The status also determines the color of the box in the scene:
| Status | Entity color |
|---|---|
| Alert | Red |
| Idle | Amber |
| Selected | Cyan |
| Everything else | Blue, or the entity's own color |
Speed¶
A range slider, in steps of 5, that limits the view to entities whose speed falls within the chosen interval. As long as the range is complete (0 - 100), no filter is applied.
KPIs panel¶
The middle button, KPIs (bar chart icon), summarizes the aggregate status of the entities that pass the active filters in seven cards.


| Card | What it shows |
|---|---|
| Total Entities | Number of visible entities, and below it how many of them are active. |
| Avg Speed | Average speed of all visible entities, in a semicircular gauge. |
| Status | Distribution of entities by status, as a doughnut chart. |
| Speed Range | How many entities fall in each speed band: 0-5, 5-10, 10-20 and 20+. |
| Confidence | Average confidence with which the sensor detects the entities, as a percentage. Low confidence is also reflected in the scene: the entity's box is drawn more transparent. |
| Active Rate | Percentage of visible entities that are in the active status. |
| Speed Trend | A visual reading of the average speed, where the Now point corresponds to the live value. |
NOTE The average speed is expressed in m/s on the Avg Speed card, while the filters panel slider and the entity list label it in km/h. Both operate on the same value delivered by the sensor.

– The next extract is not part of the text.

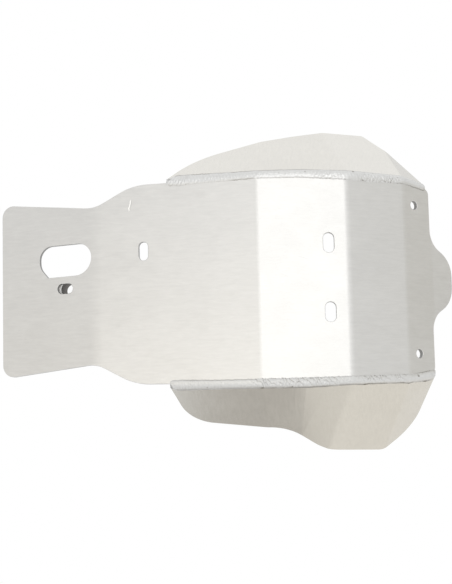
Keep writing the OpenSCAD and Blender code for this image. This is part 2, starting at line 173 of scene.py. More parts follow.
# Half of the outline seen from above, [x, y, radius]
SIDE = np.array([
    [TAIL_FOOT[0] - TAIL_LEN * math.cos(math.radians(TAIL_RISE)), 90, 0],
    [TAIL_FOOT[0], 79.5, 30],
    [TAIL_FOOT[0] + 40, 101, 60],
    [fold_middle(1), 103.5, 0],
    [RAMP_FOOT[0] + 43.5 * math.cos(math.radians(RAMP_RISE)), 104, 0],
    [fold_middle(2), 102, 0],
    [fold_middle(3), 100, 0],
    [FRONT_FOOT[0], 94, 0],
])
SIDE_LINE = rounded(np.vstack([SIDE, [[FRONT_FOOT[0], -94, 0], [SIDE[0, 0], -90, 0]]]))[:-2]


def edge_y(x):
    """Half of the plate's width at x, straight between the outline's points."""
    return np.interp(x, SIDE_LINE[:, 0], SIDE_LINE[:, 1])


def on_plate(s, y, depth):
    """A point of the sheet: s along the folded inner face, y across and depth below that face."""
    x, z, rise = np.moveaxis(between(s, RUN, LINE), -1, 0)
    a = np.radians(rise)
    return np.stack([x + depth * np.sin(a), y + 0 * x, z - depth * np.cos(a)], -1)


def plate_normal(s):
    """The inner face's normal at s."""
    a = np.radians(np.interp(s, RUN, LINE[:, 2]))
    return np.stack([-np.sin(a), 0 * a, np.cos(a)], -1)


def at_panel(foot, rise, u):
    """Distance s of a point that lies u along a panel from its foot."""
    return np.interp(foot[0] + np.asarray(u) * math.cos(math.radians(rise)), LINE[:, 0], RUN)


# ---- sheets cut from outlines
EDGE_SPACING = 12.0
FACE, EDGE, CORNER, HOLE_WALL = range(4)  # the sheets' material slots


def resampled(loop):
    """The closed loop with its long sides cut into equal lengths of at most the edge spacing."""
    ahead = np.roll(loop, -1, axis=0)
    n = np.maximum(1, np.ceil(np.hypot(*(ahead - loop).T) / EDGE_SPACING)).astype(int)
    i = np.repeat(np.arange(len(loop)), n)
    k = np.arange(n.sum()) - np.repeat(np.cumsum(n) - n, n)
    return loop[i] + (ahead - loop)[i] * (k / n[i])[:, None]


def signed_area(loop):
    """Half the sum of the cross products of neighbouring points: positive where the loop runs anticlockwise."""
    return 0.5 * np.sum(cross2(loop, np.roll(loop, -1, axis=0)))


def inset(loop, width):
    """The loop moved to its left by the width, on the bisector of each corner."""
    back, ahead = unit(loop - np.roll(loop, 1, axis=0)), unit(np.roll(loop, -1, axis=0) - loop)
    left = np.stack([-(back + ahead)[:, 1], (back + ahead)[:, 0]], -1)
    return loop + left * width * 2 / np.maximum(np.sum(left * left, -1, keepdims=True), 0.6)


def split_at(loop, lines):
    """Adds a point where the loop's first two columns cross a line [x, y, dx, dy], the other columns going along,
    and gives each point's line, or -1."""
    on = np.full(len(loop), -1)
    for number, (x, y, dx, dy) in enumerate(lines):
        side = cross2([dx, dy], loop[:, :2] - [x, y])
        on[(np.abs(side) < TINY) & (on < 0)] = number
        side[np.abs(side) < TINY] = 0
        ahead = np.roll(side, -1)
        cut = np.flatnonzero(side * ahead < 0)
        share = (side[cut] / (side[cut] - ahead[cut]))[:, None]
        new = loop[cut] + (np.roll(loop, -1, axis=0)[cut] - loop[cut]) * share
        loop, on = np.insert(loop, cut + 1, new, axis=0), np.insert(on, cut + 1, number)
    return loop, on


def filled(faces, border, n):
    """True for each triangle inside the outline: those to the left of a border edge, and all that are reached from
    there without crossing one."""
    start, end = faces.ravel(), np.roll(faces, -1, axis=1).ravel()
    owner = np.repeat(np.arange(len(faces)), 3)
    keep = np.zeros(len(faces), bool)
    keep[owner[np.isin(start * n + end, border[:, 0] * n + border[:, 1])]] = True
    low, high = np.minimum(start, end), np.maximum(start, end)
    key = low * n + high
    free = ~np.isin(key, border.min(1) * n + border.max(1))
    order = np.argsort(key[free], kind="stable")
    key, owner = key[free][order], owner[free][order]
    twin = np.flatnonzero(key[1:] == key[:-1])
    a, b = owner[twin], owner[twin + 1]
    count = -1
    while count != keep.sum():
        count = keep.sum()
        keep[a] |= keep[b]
        keep[b] |= keep[a]
    return keep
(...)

How an entity is represented¶
Each tracked entity is drawn as a three-dimensional box whose dimensions come from the size estimated by the sensor. Its transparency reflects the confidence of the detection: the more translucent it is, the less certain the sensor is about what it sees.
Two elements may appear on top of that box:
- The person marker, if the entity was matched to someone registered. It is a disc with the photo and a ring in the color of the person type, always facing the camera.
- The trail, if trails are active, tracing the recent path.
When you click an entity, it is highlighted in cyan and the camera automatically moves closer to frame it, keeping the current viewing angle.
The data behind each entity —position, size, speed, heading and confidence— comes from the state properties of the Relative Tracker object published by the driver. See Relative Tracker and Relative Zone for the detail of each property.
Best practices¶
- Use Top View to operate and Perspective to present. The overhead view is the one that lets you read real distances without perspective distortion.
- Calibrate the environment once and replicate it. Adjust scale and position on one sensor, and use Copy settings / Paste settings on the rest.
- Hide the zones you are not watching. With many overlapping zones, the floating labels pile up and the scene becomes hard to read.
- Back the widget with automations. The visualization is there to understand what is happening; to react to an entry into an exclusion zone, create a rule on the state of the corresponding Relative Zone object.